Interestingly, in past American Indian life, there are some interesting reverberations of these natural instincts and intuitions. (As a matter of fact, TaTanka Productions is currently creating a documentary on the plains Indians and our historical regard for animal killing.)
Not an easy thing, to bring down a buffalo with an arrow, with or without “religion.”
The documentary is about how we related to the buffalo especially. There is a tradition in the Northern Plains of some religiously articulated remorse or recognition that a precious life has been taken, and that the hunters must offer some thanksgiving or some acknowledgment that life is cyclic, and that the animal life was taken only to provide life. The Indians offer prayers, sage, and other paraphernalia, even on prayers alters in some high places. This is religion, indeed.
However, no such communal or personal response was found among the Comanche. No ceremonial gratitude, no prayers offered to a higher being, spirit or otherwise. It was good to find food, clothing, shelter, and life from the animal, but the arrow and the bravery of the hunter procured that. His was the glory, alone.
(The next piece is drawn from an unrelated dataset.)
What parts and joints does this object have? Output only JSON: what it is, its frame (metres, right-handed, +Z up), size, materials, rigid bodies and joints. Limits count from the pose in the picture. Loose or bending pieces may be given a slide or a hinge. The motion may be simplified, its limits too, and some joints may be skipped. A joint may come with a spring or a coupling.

The clan could be happy, but, such elation was never expressed in a formal, abstract, conceptual way, as in “religion.” The Comanche would use every part of the buffalo, including the intestines, but ritual was frankly a waste of time.
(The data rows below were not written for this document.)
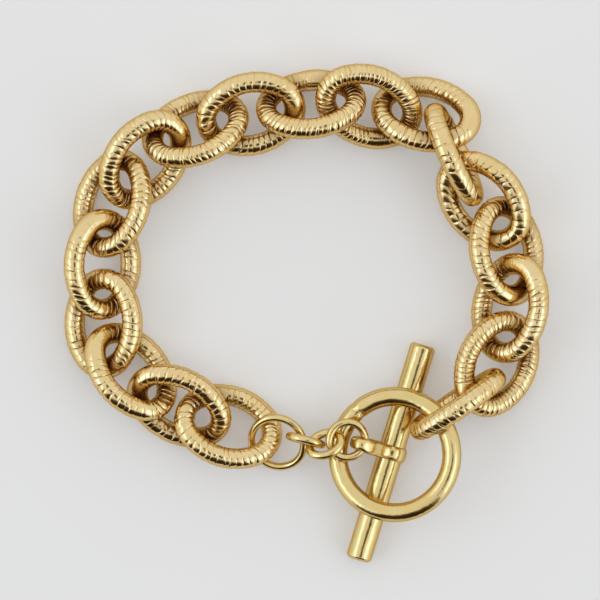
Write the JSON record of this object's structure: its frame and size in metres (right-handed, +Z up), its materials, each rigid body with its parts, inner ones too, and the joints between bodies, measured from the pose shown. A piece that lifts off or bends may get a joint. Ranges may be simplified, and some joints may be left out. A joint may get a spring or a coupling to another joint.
{
  "type": "toggle link bracelet",
  "caption": "Chunky gold-tone bracelet of ribbed oval links, closed with a toggle bar under a round toggle ring and lying flat in a loop.",
  "frame": {"origin": "on the surface that the bracelet lies on, under the middle of its bounding box", "axes": "+Z up from the surface; +Y from the clasp towards the far side of the loop; +X to the right with the clasp in front"},
  "size_m": [0.0721, 0.0742, 0.0129],
  "materials": {
    "ribbed_gold": "gold-tone plating over fine cast ribs, worn smooth at the solder joints",
    "polished_gold": "polished gold-tone plating with fine wear"
  },
  "bodies": {
    "root": {"link_01": "ribbed_gold", "link_02": "ribbed_gold", "link_03": "ribbed_gold", "link_04": "ribbed_gold", "link_05": "ribbed_gold", "link_06": "ribbed_gold", "link_07": "ribbed_gold", "link_08": "ribbed_gold", "link_09": "ribbed_gold", "link_10": "ribbed_gold", "link_11": "ribbed_gold", "link_12": "ribbed_gold", "link_13": "ribbed_gold", "link_14": "ribbed_gold", "link_15": "ribbed_gold", "link_16": "ribbed_gold", "link_17": "ribbed_gold", "link_18": "ribbed_gold", "toggle_ring": "polished_gold", "toggle_bar": "polished_gold", "small_ring": "polished_gold", "small_link_a": "polished_gold", "small_link_b": "polished_gold", "jump_ring": "polished_gold"}
  },
  "joints": []
}
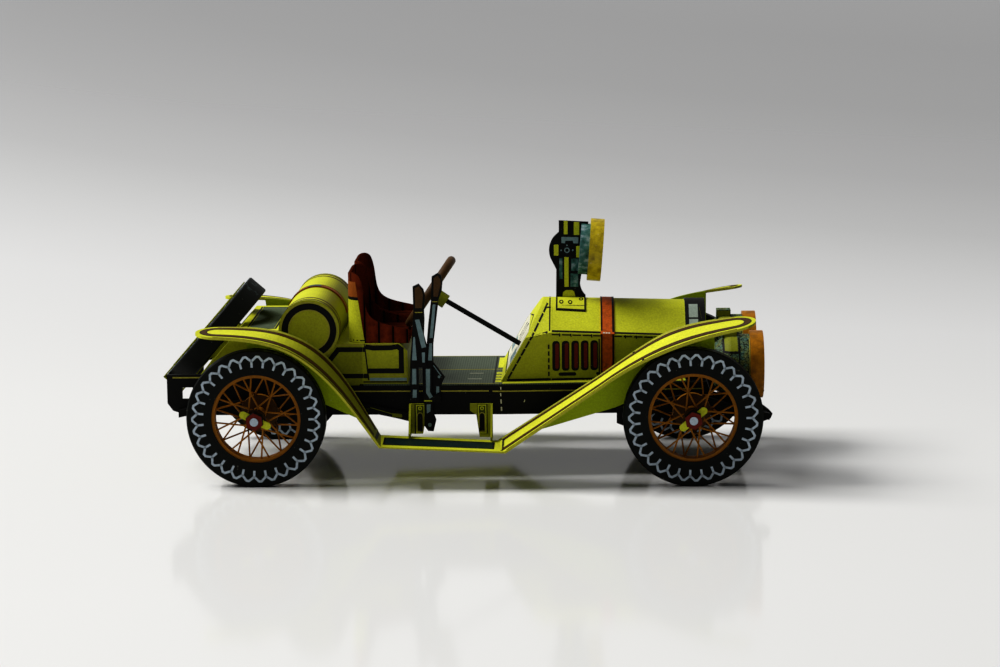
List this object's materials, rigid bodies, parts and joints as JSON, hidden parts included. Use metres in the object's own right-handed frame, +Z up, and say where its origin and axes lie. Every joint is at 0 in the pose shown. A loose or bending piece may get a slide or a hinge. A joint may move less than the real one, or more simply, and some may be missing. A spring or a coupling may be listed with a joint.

Finally, we in the West all know the ultimate “use” of the sacrificial lamb. From the heart of ancient Hebrew ritual came the overwhelming and dramatic proposition that God Himself would sacrifice, for man. This would be “the lamb of God, which taketh away the sin of the world” (John 1:29). This, of course, was a concept taken directly from Isaiah 53: 5-7; 10.
For this cause, we must halt, in solemnity, at the strange and superimposed heathenism of ritualized remorse over a slaughtered animal. Is it inevitable that we should feel sad that we have killed an innocent animal, which rendered no malice, no harm, or no moral aversion to us?
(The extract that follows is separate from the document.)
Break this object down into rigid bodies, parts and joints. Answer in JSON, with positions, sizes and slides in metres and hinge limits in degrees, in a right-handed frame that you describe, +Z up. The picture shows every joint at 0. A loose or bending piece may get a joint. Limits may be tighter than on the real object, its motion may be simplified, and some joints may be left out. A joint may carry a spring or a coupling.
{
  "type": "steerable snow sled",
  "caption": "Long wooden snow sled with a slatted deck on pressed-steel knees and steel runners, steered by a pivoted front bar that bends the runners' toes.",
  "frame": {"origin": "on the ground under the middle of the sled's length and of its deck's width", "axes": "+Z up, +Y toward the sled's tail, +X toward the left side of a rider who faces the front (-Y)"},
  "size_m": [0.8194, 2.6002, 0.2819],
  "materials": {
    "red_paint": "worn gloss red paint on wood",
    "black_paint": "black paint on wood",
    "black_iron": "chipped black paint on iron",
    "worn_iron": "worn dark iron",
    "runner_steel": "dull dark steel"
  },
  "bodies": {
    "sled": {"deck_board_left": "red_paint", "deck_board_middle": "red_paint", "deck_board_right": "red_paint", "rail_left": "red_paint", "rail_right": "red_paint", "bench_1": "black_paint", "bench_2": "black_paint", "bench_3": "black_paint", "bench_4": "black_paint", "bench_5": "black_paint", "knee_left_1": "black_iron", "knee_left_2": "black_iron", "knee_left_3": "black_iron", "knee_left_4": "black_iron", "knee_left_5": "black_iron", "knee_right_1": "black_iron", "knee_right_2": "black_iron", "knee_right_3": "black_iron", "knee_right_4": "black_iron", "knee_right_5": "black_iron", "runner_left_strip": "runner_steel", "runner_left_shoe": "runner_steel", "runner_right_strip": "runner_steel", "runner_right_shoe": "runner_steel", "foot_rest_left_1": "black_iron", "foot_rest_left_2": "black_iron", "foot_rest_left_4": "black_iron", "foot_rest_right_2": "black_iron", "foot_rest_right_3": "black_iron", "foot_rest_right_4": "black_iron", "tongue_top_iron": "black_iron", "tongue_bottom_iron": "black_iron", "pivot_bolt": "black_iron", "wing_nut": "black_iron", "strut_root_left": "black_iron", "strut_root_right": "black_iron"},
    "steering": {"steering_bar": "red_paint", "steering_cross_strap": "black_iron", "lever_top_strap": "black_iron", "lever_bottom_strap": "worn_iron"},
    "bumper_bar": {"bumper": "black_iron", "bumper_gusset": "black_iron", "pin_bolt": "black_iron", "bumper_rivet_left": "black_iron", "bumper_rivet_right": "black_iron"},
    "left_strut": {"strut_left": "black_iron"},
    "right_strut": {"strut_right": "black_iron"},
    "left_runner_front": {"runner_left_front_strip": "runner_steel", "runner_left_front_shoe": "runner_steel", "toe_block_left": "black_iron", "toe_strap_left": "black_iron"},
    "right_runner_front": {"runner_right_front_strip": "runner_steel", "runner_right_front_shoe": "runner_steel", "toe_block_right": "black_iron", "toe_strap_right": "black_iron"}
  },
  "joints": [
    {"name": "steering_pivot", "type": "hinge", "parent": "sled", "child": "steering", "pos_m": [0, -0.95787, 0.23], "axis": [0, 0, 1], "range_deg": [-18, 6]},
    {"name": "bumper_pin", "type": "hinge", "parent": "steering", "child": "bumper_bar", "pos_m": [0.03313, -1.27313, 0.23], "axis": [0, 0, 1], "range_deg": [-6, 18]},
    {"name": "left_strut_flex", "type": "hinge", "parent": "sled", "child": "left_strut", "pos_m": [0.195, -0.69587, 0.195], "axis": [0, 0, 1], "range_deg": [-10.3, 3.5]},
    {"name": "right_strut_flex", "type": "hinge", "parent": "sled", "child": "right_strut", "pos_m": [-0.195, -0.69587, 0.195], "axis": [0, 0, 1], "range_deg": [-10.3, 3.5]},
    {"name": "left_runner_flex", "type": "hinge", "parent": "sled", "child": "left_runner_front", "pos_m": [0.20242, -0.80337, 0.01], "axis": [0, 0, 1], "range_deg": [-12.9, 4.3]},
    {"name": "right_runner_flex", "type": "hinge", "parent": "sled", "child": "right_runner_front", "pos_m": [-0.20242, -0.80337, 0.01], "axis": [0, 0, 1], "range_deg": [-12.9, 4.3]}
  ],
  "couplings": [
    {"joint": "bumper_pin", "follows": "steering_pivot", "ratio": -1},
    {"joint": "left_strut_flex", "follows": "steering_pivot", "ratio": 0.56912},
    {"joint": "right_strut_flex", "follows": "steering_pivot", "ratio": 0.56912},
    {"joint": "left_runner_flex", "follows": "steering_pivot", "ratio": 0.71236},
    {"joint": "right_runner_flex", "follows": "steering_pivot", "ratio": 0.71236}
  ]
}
Is there no escape from the archetypes of the Almighty?
¹Sabatino Moscati, Ancient Semitic Civilizations (New York: G. Putnam’s Sons, 1960), pp. 64-70. Cf. S. H. Hooke, Babylonian and Assyrian Religion (University of Oklahoma, 1973); p. 50, f.; Georges Contenau, Everyday Life in Babylon and Assyria (New York: Norton, 1966), pp. 133-135; E. W. Heaton, Everyday Life in Old Testament Times (Charles Scribner’s Sons, 1956), p. 217, f.
For some reason, Budge does not offer us any testimony of ancient Egyptian animal sacrifice, though he offers abundant evidence of offerings to the gods. See, Sir Wallace Budge, Egyptian Religion (1899; rpt. New York, Bell, 1959). Yet, we know the Egyptians, as well as the ancient Greeks (and later the Romans) all practiced ritual animal sacrifice. We know that Egyptians once practiced human sacrifice as well. See, Richard Poe, Black Spark, White Fire (Prima, 1997), p. 224, f.
²I personally take the position of Genesis 5, and the genealogy of oral tradition, mouth to mouth, by date. This would put the Hebrew story at the beginning of all other tales of creation and history. Oral tradition always precedes written tradition in these matters.